Towards a More Inclusive Housing Market

Several initiatives could address the issue:

  • Public Awareness: Continuous dialogues, seminars, and media campaigns can help in highlighting the negative impacts of racial discrimination in housing and encourage empathy. 
  • Legal Reforms: Malaysia could benefit from specific laws or regulations that explicitly prohibit racial discrimination in housing, much like many other countries have.
  • Support Groups: Establishing support platforms where renters can share their experience, seek advice, or even lodge complaints, can help in documenting and addressing the issue.
  • Self-Regulation: Real estate platforms can play a proactive role by disallowing discriminatory content from being published on their sites. SPEEDHOME in particular has an anti-discrimination policy for every unit listed on the platform.

Tackling this issue is critical for creating more equitable societies, and it often requires concerted efforts from governments, civil society, and individuals alike.
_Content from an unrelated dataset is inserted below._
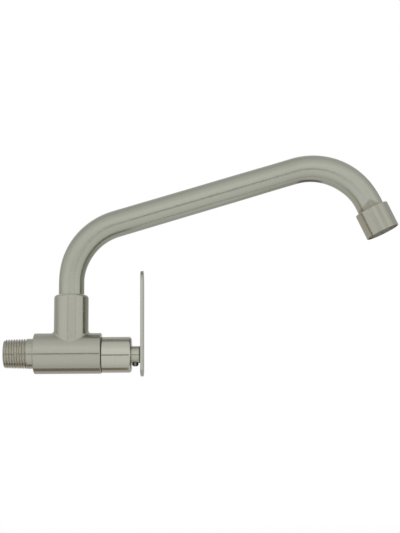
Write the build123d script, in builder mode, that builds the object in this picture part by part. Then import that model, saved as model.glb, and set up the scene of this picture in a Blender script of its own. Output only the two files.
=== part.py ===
from build123d import *
import os
from math import atan, degrees, radians, sqrt, tan

# A single cold water wall tap in brushed stainless steel, in millimetres.
# The origin is the centre of the barrel's wall-side end, on the inlet's axis.
# +X points out of the wall, +Z points up, and the spout reaches out along +X.
# The valve's own axis is parallel to the inlet's and lies a little below it.
# The lever stands upright at rest, which is closed. A quarter turn opens it.

# General clearances
running_gap = 0.06
slide_gap = 0.02
end_gap = 0.1
swivel_gap = 0.12

# Inlet, a 1/2 inch taper pipe thread of 14 turns to the inch
thread_pitch = 25.4 / 14
thread_radius = 20.955 / 2
thread_depth = 1.162
thread_taper = 1 / 32
thread_length = 16.5
thread_lead_in = 0.9
thread_half_angle = 24.5
thread_root_width = 0.24
thread_run_out = 0.5
thread_phase = 0.65
shank_length = 4.5
inlet_bore_radius = 7.25

# Barrel
barrel_radius = 14.2
barrel_length = 46.9
barrel_edge_radius = 0.8
valve_drop = 1.1
seat_depth = 33.2
seat_wall = 3.0
seat_hole_radius = 5.6
chamber_wall = 3.3
cartridge_thread_length = 10.2
thread_relief = 0.5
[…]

The history of renting in Malaysia is a complex tapestry woven with economic, social, and legislative threads. As the nation continues to grow and change, so too will the renting landscape, always adapting to meet the diverse needs of its people. 
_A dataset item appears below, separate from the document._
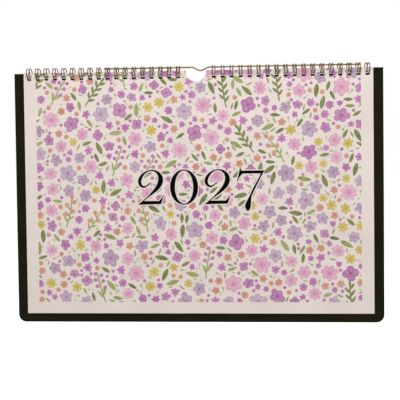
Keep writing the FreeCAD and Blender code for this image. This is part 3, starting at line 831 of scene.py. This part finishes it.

Racial discrimination in Malaysia, housing market or otherwise, will always be a complex issue. While Malaysia has always celebrated its multiculturalism, there’s a pressing need to address underlying prejudices to foster a truly harmonious and integrated society. The path forward requires understanding, empathy, and proactive measures. Can the nation hope to illuminate these dark corners of discrimination and stride towards a more inclusive future.

Evidently, being Malaysian goes beyond the colour of our skin. At the end of the day, we’re all human – more than our stereotypes and prejudices. SPEEDHOME hopes to be at the forefront of changing the rental landscape to better reflect the diversity that we Malaysians are. 

What matters is not your race but who you are as a person.